Task to carry out: Send back all the data below, exactly as given.

Supplied material:
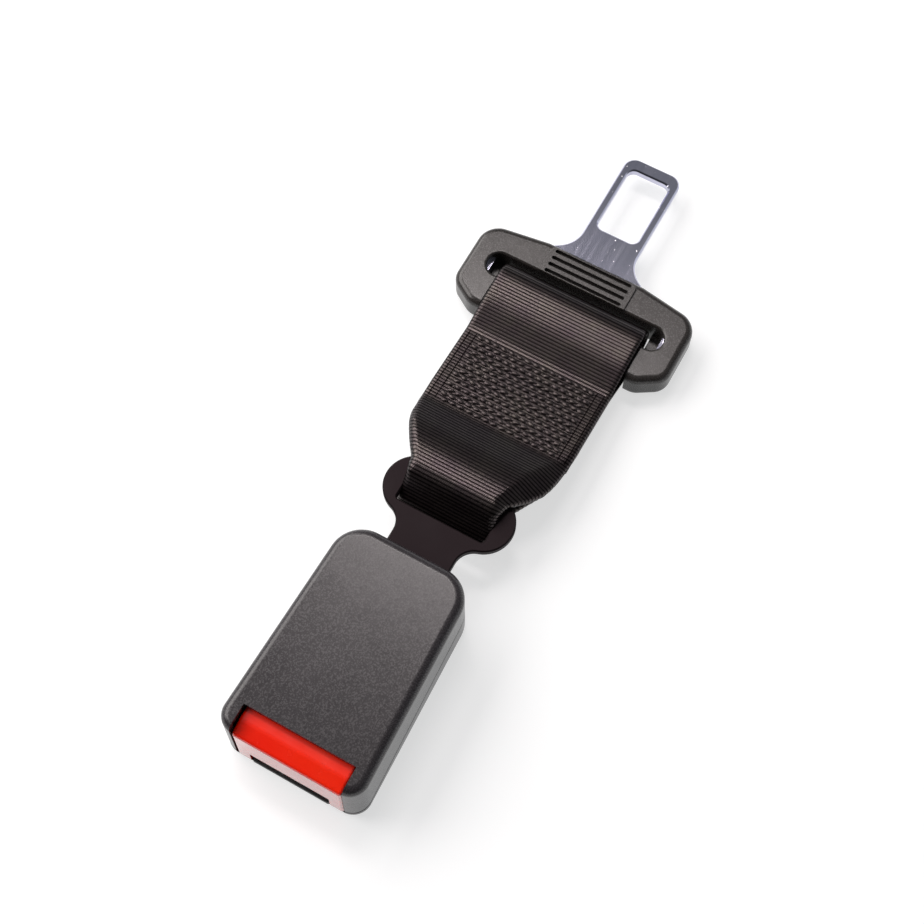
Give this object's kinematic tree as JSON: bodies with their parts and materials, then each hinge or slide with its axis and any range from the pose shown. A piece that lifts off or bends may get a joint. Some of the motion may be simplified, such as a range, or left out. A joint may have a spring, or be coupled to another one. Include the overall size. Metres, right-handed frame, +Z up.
{
  "type": "seat belt extender",
  "caption": "Short seat belt extension: push-button buckle, sewn webbing loop and latch tongue with a ribbed grip cover.",
  "frame": {"origin": "middle of the part's footprint, on the surface it lies on", "axes": "+X along the strap from the buckle to the tongue's tip, +Z up out of the buckle's top face"},
  "size_m": [0.2196, 0.072, 0.025],
  "materials": {
    "cover_plastic": "fine moulded grain, dark grey",
    "guide_plastic": "plain black",
    "button_red": "glossy signal red",
    "ejector_plastic": "natural white",
    "zinc_steel": "zinc plated",
    "spring_steel": "drawn wire",
    "black_steel": "satin black paint",
    "webbing_polyester": "ribbed woven black",
    "stitch_thread": "bonded black thread",
    "tongue_chrome": "polished plating",
    "tongue_plastic": "fine moulded grain, dark grey"
  },
  "bodies": {
    "buckle": {"lower_cover": "cover_plastic", "upper_cover": "cover_plastic", "buckle_frame": "zinc_steel", "anchor_plate": "black_steel", "frame_rivets": "zinc_steel", "mouth_guide": "guide_plastic", "latch_pin": "zinc_steel", "ejector_stop": "guide_plastic", "button_spring_left": "spring_steel", "button_spring_right": "spring_steel", "ejector_spring": "spring_steel"},
    "button": {"release_button": "button_red"},
    "ejector": {"ejector": "ejector_plastic"},
    "latch": {"latch": "zinc_steel", "latch_spring": "spring_steel"},
    "lock_bar": {"lock_bar": "zinc_steel"},
    "strap": {"webbing": "webbing_polyester", "stitching": "stitch_thread"},
    "tongue": {"tongue_plate": "tongue_chrome", "tongue_cover": "tongue_plastic"}
  },
  "joints": [
    {"name": "button_press", "type": "slide", "parent": "buckle", "child": "button", "axis": [1, 0, 0], "range_m": [0, 0.006], "stiffness_N_per_m": 600, "springref_m": -0.004, "deforming": ["button_spring_left", "button_spring_right"]},
    {"name": "ejector_slide", "type": "slide", "parent": "buckle", "child": "ejector", "axis": [1, 0, 0], "range_m": [0, 0.01], "stiffness_N_per_m": 400, "springref_m": -0.004, "deforming": ["ejector_spring"]},
    {"name": "latch_pivot", "type": "hinge", "parent": "buckle", "child": "latch", "pos_m": [-0.05864, 0, 0.0124], "axis": [0, 1, 0], "range_deg": [-10.8, 0]},
    {"name": "lock_bar_slide", "type": "slide", "parent": "buckle", "child": "lock_bar", "axis": [-0.6727, 0, -0.7399], "range_m": [0, 0.00595]},
    {"name": "anchor_swing", "type": "hinge", "parent": "buckle", "child": "strap", "pos_m": [-0.01666, 0, 0.013], "axis": [0, 1, 0], "range_deg": [-80, 80]},
    {"name": "tongue_swing", "type": "hinge", "parent": "strap", "child": "tongue", "pos_m": [0.04584, 0, 0.0062], "axis": [0, 1, 0], "range_deg": [-80, 80]}
  ],
  "couplings": [
    {"joint": "latch_pivot", "follows": "ejector_slide", "rad_per_m": -18.7},
    {"joint": "lock_bar_slide", "follows": "ejector_slide", "ratio": 0.59464}
  ]
}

Result for this exercise:
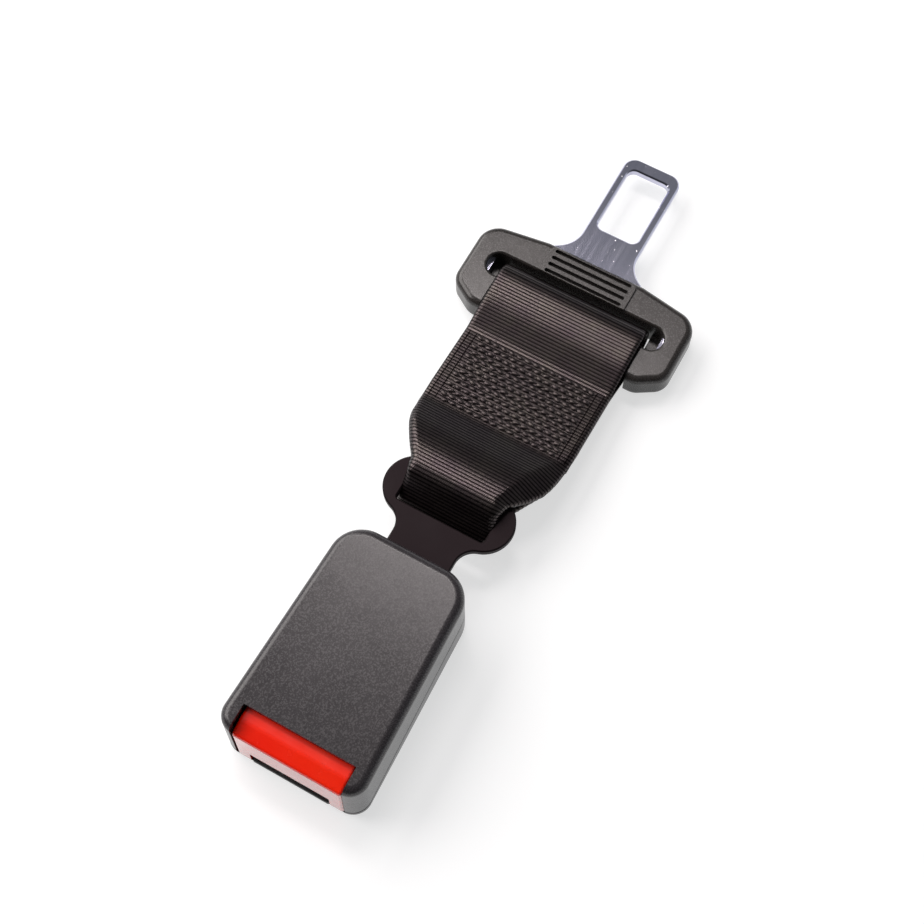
Give this object's kinematic tree as JSON: bodies with their parts and materials, then each hinge or slide with its axis and any range from the pose shown. A piece that lifts off or bends may get a joint. Some of the motion may be simplified, such as a range, or left out. A joint may have a spring, or be coupled to another one. Include the overall size. Metres, right-handed frame, +Z up.
{
  "type": "seat belt extender",
  "caption": "Short seat belt extension: push-button buckle, sewn webbing loop and latch tongue with a ribbed grip cover.",
  "frame": {"origin": "middle of the part's footprint, on the surface it lies on", "axes": "+X along the strap from the buckle to the tongue's tip, +Z up out of the buckle's top face"},
  "size_m": [0.2196, 0.072, 0.025],
  "materials": {
    "cover_plastic": "fine moulded grain, dark grey",
    "guide_plastic": "plain black",
    "button_red": "glossy signal red",
    "ejector_plastic": "natural white",
    "zinc_steel": "zinc plated",
    "spring_steel": "drawn wire",
    "black_steel": "satin black paint",
    "webbing_polyester": "ribbed woven black",
    "stitch_thread": "bonded black thread",
    "tongue_chrome": "polished plating",
    "tongue_plastic": "fine moulded grain, dark grey"
  },
  "bodies": {
    "buckle": {"lower_cover": "cover_plastic", "upper_cover": "cover_plastic", "buckle_frame": "zinc_steel", "anchor_plate": "black_steel", "frame_rivets": "zinc_steel", "mouth_guide": "guide_plastic", "latch_pin": "zinc_steel", "ejector_stop": "guide_plastic", "button_spring_left": "spring_steel", "button_spring_right": "spring_steel", "ejector_spring": "spring_steel"},
    "button": {"release_button": "button_red"},
    "ejector": {"ejector": "ejector_plastic"},
    "latch": {"latch": "zinc_steel", "latch_spring": "spring_steel"},
    "lock_bar": {"lock_bar": "zinc_steel"},
    "strap": {"webbing": "webbing_polyester", "stitching": "stitch_thread"},
    "tongue": {"tongue_plate": "tongue_chrome", "tongue_cover": "tongue_plastic"}
  },
  "joints": [
    {"name": "button_press", "type": "slide", "parent": "buckle", "child": "button", "axis": [1, 0, 0], "range_m": [0, 0.006], "stiffness_N_per_m": 600, "springref_m": -0.004, "deforming": ["button_spring_left", "button_spring_right"]},
    {"name": "ejector_slide", "type": "slide", "parent": "buckle", "child": "ejector", "axis": [1, 0, 0], "range_m": [0, 0.01], "stiffness_N_per_m": 400, "springref_m": -0.004, "deforming": ["ejector_spring"]},
    {"name": "latch_pivot", "type": "hinge", "parent": "buckle", "child": "latch", "pos_m": [-0.05864, 0, 0.0124], "axis": [0, 1, 0], "range_deg": [-10.8, 0]},
    {"name": "lock_bar_slide", "type": "slide", "parent": "buckle", "child": "lock_bar", "axis": [-0.6727, 0, -0.7399], "range_m": [0, 0.00595]},
    {"name": "anchor_swing", "type": "hinge", "parent": "buckle", "child": "strap", "pos_m": [-0.01666, 0, 0.013], "axis": [0, 1, 0], "range_deg": [-80, 80]},
    {"name": "tongue_swing", "type": "hinge", "parent": "strap", "child": "tongue", "pos_m": [0.04584, 0, 0.0062], "axis": [0, 1, 0], "range_deg": [-80, 80]}
  ],
  "couplings": [
    {"joint": "latch_pivot", "follows": "ejector_slide", "rad_per_m": -18.7},
    {"joint": "lock_bar_slide", "follows": "ejector_slide", "ratio": 0.59464}
  ]
}